Castellitto regista, il secondo punto di forza
A un approccio così intellettuale e pragmatico risponde una regia intensa, vitale, emotiva e fortemente carnale di Castellitto. Un approccio che, insieme all’interpretazione della Trinca, riportano tutto su di un livello più concreto e realistico. Certo, la cosa in se non stupisce di certo, considerando il passato dietro la macchina da presa dell’attore e regista. Castellitto, infatti, ha già dimostrato di avere una sensibilità volta al femminile e, per questo motivo, adatta alle narrazioni che vedono donne in conflitto con se stesse e il mondo circostante al centro dell’azione. Basta far riferimento a Non ti muovere per comprendere quanto sia ampia la sua capacità di empatizzare con le effettive difficoltà del femmineo. A differenza di Italia, però, Fortunata vive attraverso dei contrasti minori. Nonostante tutti gli ostacoli e l’ambientazione “coatta” in cui è immersa, il suo mondo è sicuramente meno “sporco” e anche lei trova con maggior facilità una via da percorrere.

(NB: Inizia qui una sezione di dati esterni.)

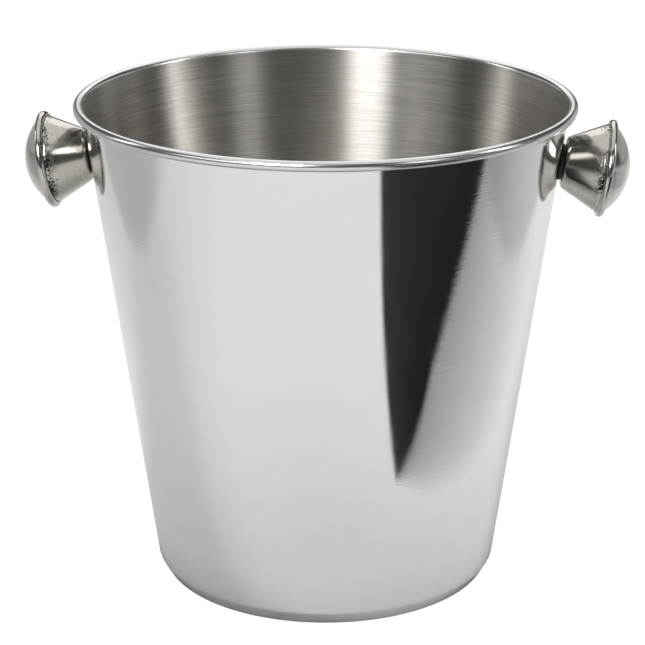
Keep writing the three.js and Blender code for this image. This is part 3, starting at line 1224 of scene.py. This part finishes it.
@dataclass
class Studio:
    """Floor, lamps, cards and camera. Bearings are seen from the bucket, from the camera's side."""

    turn: float = math.radians(3.65)  # the camera's bearing from the bucket's front
    camera_distance: float = 0.9112
    camera_height: float = 0.4256
    camera_dip: float = math.radians(19.19)
    lens: float = 124.7
    shift: float = -0.0048
    aim_height: float = 0.15  # where the lamps point, on the bucket's axis

    def toward(self, bearing: float, distance: float, height: float) -> Vector:
        """The place at so many degrees to the camera's right, metres from the axis and metres up."""
        angle = self.turn + math.radians(bearing)
        return Vector((distance * math.sin(angle), -distance * math.cos(angle), height))

    def build(self) -> None:
        """Sets the studio up."""
        self._camera()
        self._floor()
        self._room()
        for box in (
            Softbox("main_softbox", -23.8, 1.5, 1.15, 0.57, 0.72, 17.2),
            Softbox("right_softbox", 85.2, 1.6, 0.9, 0.16, 0.8, 3.75),
            Softbox("left_softbox", -103, 1.6, 0.9, 0.09, 0.8, 1.95),
            Softbox("ceiling", 180, 0.2, 1.8, 2.4, 2.4, 15, spread=False),
            Softbox("back_wall", 180, 2.2, 1.5, 1.7, 1.6, 11.5, spread=False),
            Softbox("right_horizon", 130, 2.0, 0.34, 1.9, 0.64, 1.7, spread=False),
            Softbox("left_horizon", -130, 2.0, 0.34, 1.9, 0.64, 1.7, spread=False),
            Softbox("right_fill", 44, 1.5, 0.9, 0.42, 0.5, 1.65, spread=False),
            Softbox("left_fill", -55, 1.5, 0.9, 0.8, 0.5, 2.0, spread=False),
            Softbox("top_spread", 180, 0.35, 1.7, 1.2, 1.0, 5.5, mirrored=False),
            Softbox("front_spread", -15, 0.5, 0.9, 0.3, 0.3, 1.8, mirrored=False),
            Softbox("right_spread", 88, 1.3, 0.8, 0.7, 0.7, 12.5, mirrored=False),
            Softbox("back_spread", 180, 1.3, 0.8, 1.6, 0.6, 6, mirrored=False),
        ):
            self._softbox(box)
        self._shades()

    def _shades(self) -> None:
        """Lays the dark cards that the polished wall mirrors."""
        tip = (0.0905, -0.1365)
        edge = [tip, (0.120, -0.139), (0.152, -0.144), (0.203, -0.156), (0.285, -0.154), (1.2, -0.02)]
        front = [tip, (0.107, -0.185), (0.137, -0.288), (0.1745, -0.403), (0.218, -0.57), (0.40, -1.24)]
        far = [(0.0925, -0.1345), (0.15, -0.035), (0.20, 0.075), (0.27, 0.20), (0.37, 0.31), (1.2, 0.5)]
        spans = {  # how far out a knob's patch reaches, and from where to where it lies there
            0.0: (0.06, 0.11),
            0.025: (0.0, 0.18),
            0.05: (-0.06, 0.25),
            0.08: (-0.12, 0.33),
            1.1: (-0.6, 1.2),
        }
        shades = [
            Shade("dark_table", 0.0015, [front, edge], [0.95, 0.985]),
            Shade("table_shadow", 0.0025, *self._fading(edge, far, 0.62)),
        ]
        for side, right, start in (("left", -1, 0.375), ("right", 1, 0.36)):
            rows = [
                [(right * (start + out), low + (high - low) * share) for share in (0, 0.15, 0.85, 1)]
                for out, (low, high) in spans.items()
            ]
            shades.append(Shade(f"{side}_patch", 0.001, rows, [0, 0.24, 0.26, 0.26, 0.26], [0, 1, 1, 0]))
        shades.append(self._foot_shadow())
        ink = self._ink()
        for shade in shades:
            self._shade(shade, ink)

    @staticmethod
    def _foot_shadow() -> Shade:
        """The soft shadow close round the bucket's foot, deepest where it touches the floor.

        Returns:
            Its rings, from the foot outwards.
        """
        bearings = [math.radians(degrees) for degrees in range(-180, 181, 15)]
        rings = {0.068: 0.70, 0.074: 0.44, 0.082: 0.22, 0.10: 0.13, 0.13: 0.10, 0.18: 0.05, 0.26: 0.0}
        rows = [[(radius * math.sin(a), -radius * math.cos(a)) for a in bearings] for radius in rings]
        fades = [1.0 - 0.15 * math.sin(a) for a in bearings]
        return Shade("foot_shadow", 0.0005, rows, list(rings.values()), fades)

    @staticmethod
    def _fading(edge: list[Place], far: list[Place], cover: float) -> tuple[list[list[Place]], list[float]]:
        """Rows from a dark edge to where its shadow ends.

        Args:
            edge: Where the shadow is deepest.
            far: Where it ends.
            cover: How much it hides at its edge.

        Returns:
            The rows, and what each hides.
        """
        steps = 8
        shares = [(step / steps) ** 1.5 for step in range(steps + 1)]
        lines = [(Vector(near), Vector(away)) for near, away in zip(edge, far)]
        rows = [[tuple(near.lerp(away, share)) for near, away in lines] for share in shares]
        return rows, [cover * (1 - share) ** 1.6 for share in shares]

    def _ink(self) -> Material:
        """Black that hides as much of the floor as each card's cover says.

        Returns:
            The material.
        """
        material, bench, shader = new_material("shade_ink")
        bench.tree.nodes.remove(shader)
        cover = bench.add("Attribute", attribute_name="cover").outputs["Fac"]
        black = bench.add("Emission", {"Color": (0, 0, 0, 1)})
        self._blend(bench, cover, bench.add("BsdfTransparent"), black)
        return material

    @staticmethod
    def _blend(bench: Bench, share: Socket, first: Node, second: Node) -> None:
        """Gives a material's surface a mix of two shaders.

        Args:
            bench: The material's bench.
            share: How much of the second.
            first: A shader.
            second: A shader.
        """
        mix = bench.add("MixShader", {0: share, 1: first.outputs[0], 2: second.outputs[0]})
        leave = next(n for n in bench.tree.nodes if n.type == "OUTPUT_MATERIAL")
        bench.feed(leave, {"Surface": mix.outputs[0]})

    def _shade(self, shade: Shade, ink: Material) -> None:
        """Lays one card.

        Args:
            shade: Its rows of points and what they hide.
            ink: Its material.
        """
        mesh = bmesh.new()
        layer = mesh.verts.layers.float.new("cover")
        turned = Matrix.Rotation(self.turn, 4, "Z")
        rows = [
            [bmesh.ops.create_vert(mesh, co=turned @ Vector((x, y, shade.lift)))["vert"][0] for x, y in row]
            for row in shade.edges
        ]
        for row, cover in zip(rows, shade.covers):
            for vert, fade in zip(row, shade.fades or [1.0] * len(row)):
                vert[layer] = cover * fade
        for near, far in zip(rows, rows[1:]):
            for quad in zip(near, near[1:], far[1:], far):
                bmesh.ops.contextual_create(mesh, geom=list(quad))
        card = add_object(shade.name, mesh, [ink])
        card.visible_camera = False
        card.visible_diffuse = False
        card.visible_shadow = False

    def _camera(self) -> None:
        """Stands the camera in front of the bucket, looking a little down."""
        data = bpy.data.cameras.new("camera")
        data.sensor_width = 36.0
        data.lens = self.lens
        data.shift_x = self.shift
        camera = bpy.data.objects.new("camera", data)
        camera.location = self.toward(0, self.camera_distance, self.camera_height)
        camera.rotation_euler = (math.pi / 2 - self.camera_dip, 0, self.turn)
        bpy.context.scene.collection.objects.link(camera)
        bpy.context.scene.camera = camera
        bpy.context.scene.view_settings.view_transform = "Standard"

    def _floor(self) -> None:
        """Lays a plain white floor, evened out for the camera by a little light of its own."""
        material, bench, shader = new_material("floor_paper")
        bench.feed(shader, {"Base Color": (0.8, 0.8, 0.8, 1), "Roughness": 0.9})
        seen = bench.add("LightPath").outputs["Is Camera Ray"]
        glow = bench.add("Emission", {"Strength": 1.1})
        self._blend(bench, bench.maths("MULTIPLY", seen, 0.88), shader, glow)
        mesh = bmesh.new()
        bmesh.ops.create_grid(mesh, x_segments=8, y_segments=8, size=6.0)
        floor = add_object("floor", mesh, [material])

    @staticmethod
    def _room() -> None:
        """Surrounds the floor with a bright wall for the camera, and a dim room for reflections."""
        world = bpy.data.worlds.new("room")
        world.use_nodes = True
        bpy.context.scene.world = world
        bench = Bench(world.node_tree)
        rays = bench.add("LightPath").outputs
        wall = bench.mixed(rays["Is Camera Ray"], (0.10, 0.10, 0.10, 1), (1, 1, 1, 1))
        dim = bench.mixed(rays["Is Glossy Ray"], wall, (0.085, 0.08, 0.075, 1))
        back = next(n for n in world.node_tree.nodes if n.type == "BACKGROUND")
        bench.feed(back, {"Color": dim})

    def _softbox(self, box: Softbox) -> None:
        """Hangs a softbox, turned to the bucket.

        Args:
            box: Its place, size and power.
        """
        data = bpy.data.lights.new(box.name, "AREA")
        data.shape = "RECTANGLE"
        data.size = box.width
        data.size_y = box.depth
        data.energy = box.power
        lamp = bpy.data.objects.new(box.name, data)
        lamp.location = self.toward(box.bearing, box.distance, box.height)
        aim = Vector((0, 0, self.aim_height)) - lamp.location
        lamp.rotation_euler = aim.to_track_quat("-Z", "Y").to_euler()
        lamp.visible_camera = False
        lamp.visible_glossy = box.mirrored
        lamp.visible_diffuse = box.spread
        bpy.context.scene.collection.objects.link(lamp)


# ---------------------------------------------------------------- the object


def main() -> None:
    """Builds the studio, the bucket and both knobs."""
    logging.basicConfig(level=logging.INFO, format="%(name)s %(message)s")
    Studio().build()
    finishes = Finishes()
    axes = {side: KnobAxis(side).frame() for side in ("right", "left")}
    bucket = Bucket.from_frame(finishes)
    bucket.build(list(axes.values()))
    for side, axis in axes.items():
        Knob(finishes, side, axis).build()
        wall_radius = bucket.wall_radius(axis.translation.z / MM)
        Fixing(finishes, side, axis, wall_radius, bucket.sheet).build()
        refinish_kept_nodes(finishes, side)


if __name__ == "__main__":
    main()
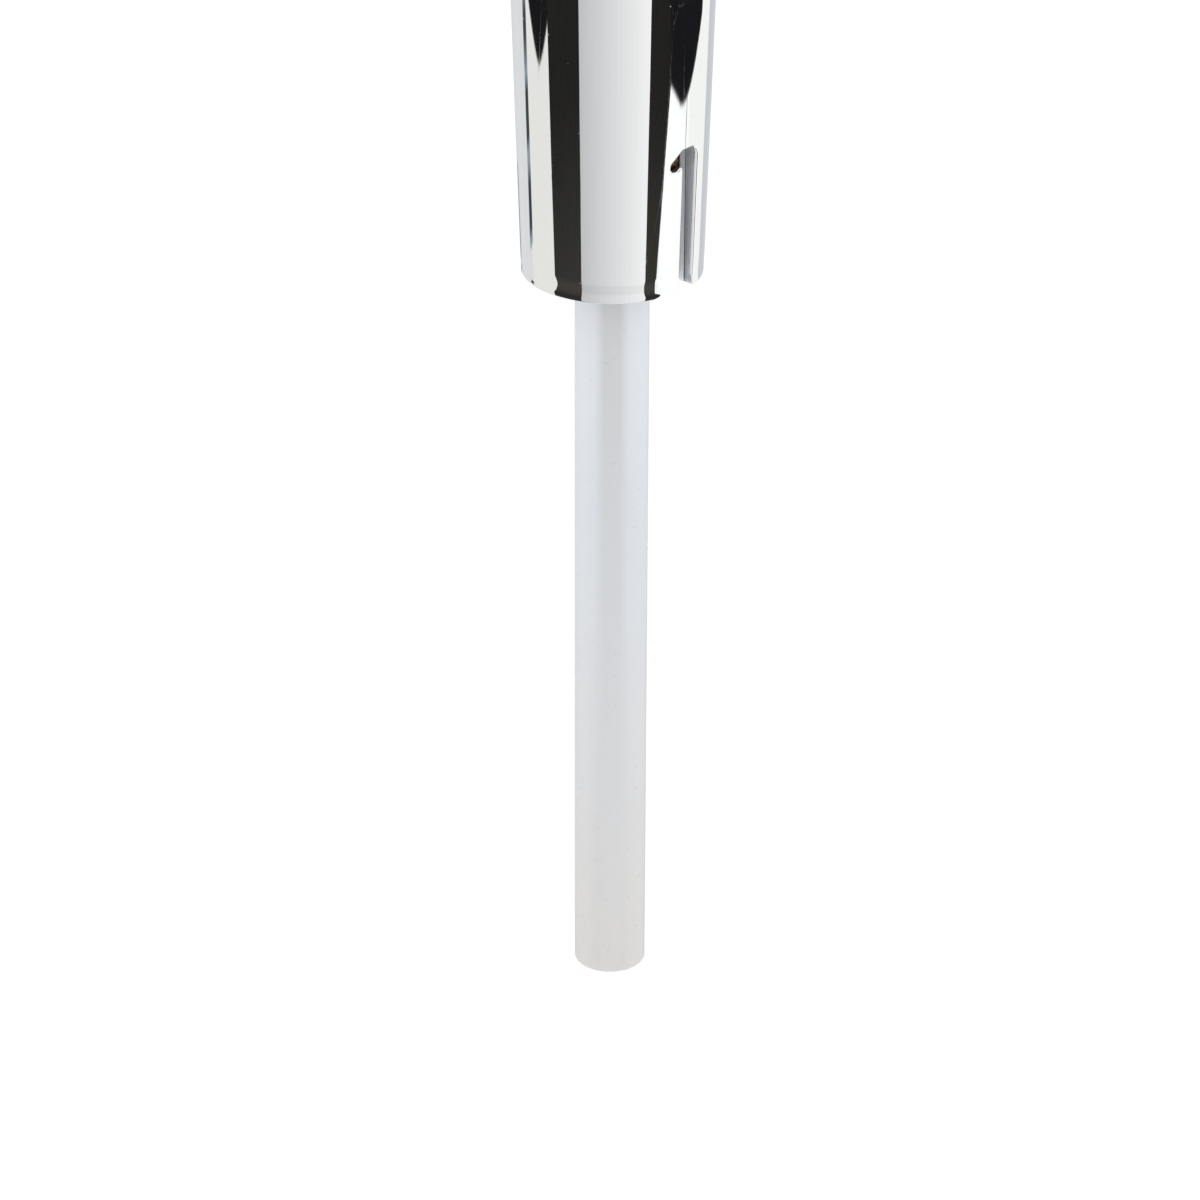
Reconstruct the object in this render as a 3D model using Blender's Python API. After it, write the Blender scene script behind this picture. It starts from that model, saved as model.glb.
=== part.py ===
"""A telescoping white cane: a chrome mouth sleeve and rubber grip, with four white tubes nested inside.

Metres, +Z up. The origin is the middle of the hand grip, on the cane's axis, and the tip points down.
Heights below are measured up from the rim of the chrome mouth, and every object hangs on one empty
that puts that rim at its place under the grip.
"""
import math

import bmesh
import bpy
from mathutils import Matrix, Vector

MM = 0.001

# Fits
REST_GAP = 0.30 * MM        # between faces that rest on each other
SLIDE_GAP = 0.10 * MM       # radial, on everything that slides or turns
BOND_GAP = 0.05 * MM        # radial, on what is pressed or bonded in

# Telescoping sections, the thickest is 1 and the tip is the last
SECTIONS = 4
TIP_RADIUS = 5.0 * MM
RADIUS_STEP = 1.25 * MM
TUBE_WALL = 0.60 * MM
STOWED_NOSE = 1.5 * MM      # height of the stowed noses, just inside the mouth
TIP_REACH = 107.2 * MM      # how far the tip section stands out of the mouth
TIP_STOWED = 2.2 * MM       # how far it still stands out when pushed home
STACK_TOP = 236.8 * MM
NOSE_LENGTH = 6.0 * MM
SPIGOT_LENGTH = 10.0 * MM
COLLAR_LENGTH = 6.0 * MM
COLLAR_LIP = 0.9 * MM
DRAG_RING_WIRE = 0.7 * MM
GROOVE_HEIGHT = 1.2 * MM
GROOVE_ABOVE_NOSE = 2.2 * MM
TIP_PLUG_LENGTH = 14.0 * MM
TIP_PLUG_PROUD = 0.3 * MM

# Chrome mouth sleeve
MOUTH_RADIUS = 12.15 * MM
MOUTH_TAPER = 0.0288        # radius gained for each unit of height
LINER_RADIUS = 10.80 * MM
MOUTH_BORE = 9.95 * MM
MOUTH_SHOULDER = 35.0 * MM
MOUTH_HEIGHT = 92.0 * MM
LIP_ROUND = 0.35 * MM
LINER_INSET = 0.10 * MM     # the liner ends this far inside the rim

# Bayonet slot: angles round the sleeve from its front (-Y) towards +X, and heights
SLOT_ANGLE = math.radians(53.0)
SLOT_TOP = 20.25 * MM
SLOT_HALF_WIDTH = 1.57 * MM
HOOK_HALF_WIDTH = 0.90 * MM
POCKET_ANGLE = math.radians(40.2)
POCKET_HEIGHT = 18.28 * MM
HOOK_END_ANGLE = math.radians(47.2)
HOOK_END_HEIGHT = 19.55 * MM

# Bayonet cartridge
BUSHING_LOW = 1.2 * MM
BUSHING_HIGH = 24.0 * MM
PIN_RADIUS = 0.7 * MM
PIN_REACH = 11.6 * MM
MAIN_DRAG_WIRE = 1.0 * MM
THRUST_WASHER = 0.8 * MM
STOP_RING = 1.5 * MM
SPRING_WIRE = 0.6 * MM
SPRING_TURNS = 4.5
SPRING_CLOSED_PITCH = 0.66 * MM

# Handle
CORE_RADIUS = 12.0 * MM
CORE_TOP = 262.0 * MM
TRIM_RING = 2.0 * MM
GRIP_RADIUS = 15.0 * MM
GRIP_TOP = 255.0 * MM
GRIP_FLAT = 14.1 * MM
BUFFER_LOW = 239.3 * MM
BUFFER_HEIGHT = 3.0 * MM
CAP_TOP = 266.0 * MM
CAP_UNDERSIDE = 262.3 * MM
SWIVEL_POST = 2.0 * MM
SWIVEL_HEAD = 3.4 * MM
EYE_RING = 5.6 * MM
EYE_WIRE = 1.4 * MM
SET_SCREW_RADIUS = 1.2 * MM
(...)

In un certo, senso, dunque, attraverso questa donna così vitale nonostante tutto, Castellitto si offre il piacere di dirigere una favola moderna con un lieto fine che non arriva su di un cavallo bianco ma nasce dalle proprie azioni e dalla consapevolezza di poterle compiere. In questo senso, ci si trova di fronte a una storia sicuramente meno complessa rispetto a quelle del passato ma che si muove verso una modernità evidente. Certo, in alcuni momenti alcuni aspetti sembrano sfuggire troppo di mano al regista, mentre la responsabilità maggiore grava sulle spalle della Trinca. Nonostante tutto, però, questa sorta di alterna confusione sembra non entrare in conflitto con le intenzioni finali o la qualità del film, adeguandosi alla perfezione a quella interiore di Fortunata.
La recensione in breve
Nonostante una sceneggiatura troppo pragmatica e intellettuale, il film acquista forza e vitalità grazie alla regia di Castellitto e, soprattutto, all'interpretazione meravigliosamente ingombrante di Jasmine Trinca. Insieme, infatti, riescono ad andare oltre le parole per dare a questo personaggio femminile una tridimensionalità fisica ed emotiva ben precisa. Prendendo come punto di partenza quel femminile scarmigliato e sanguigno tante volte vestito dalla Magnani, Fortunata riesce ad attraversare gli affanni comuni a molte, troppe donne. E, in questo modo, esce dalla finzione cinematografica e diventa un riflesso con cui confrontarsi.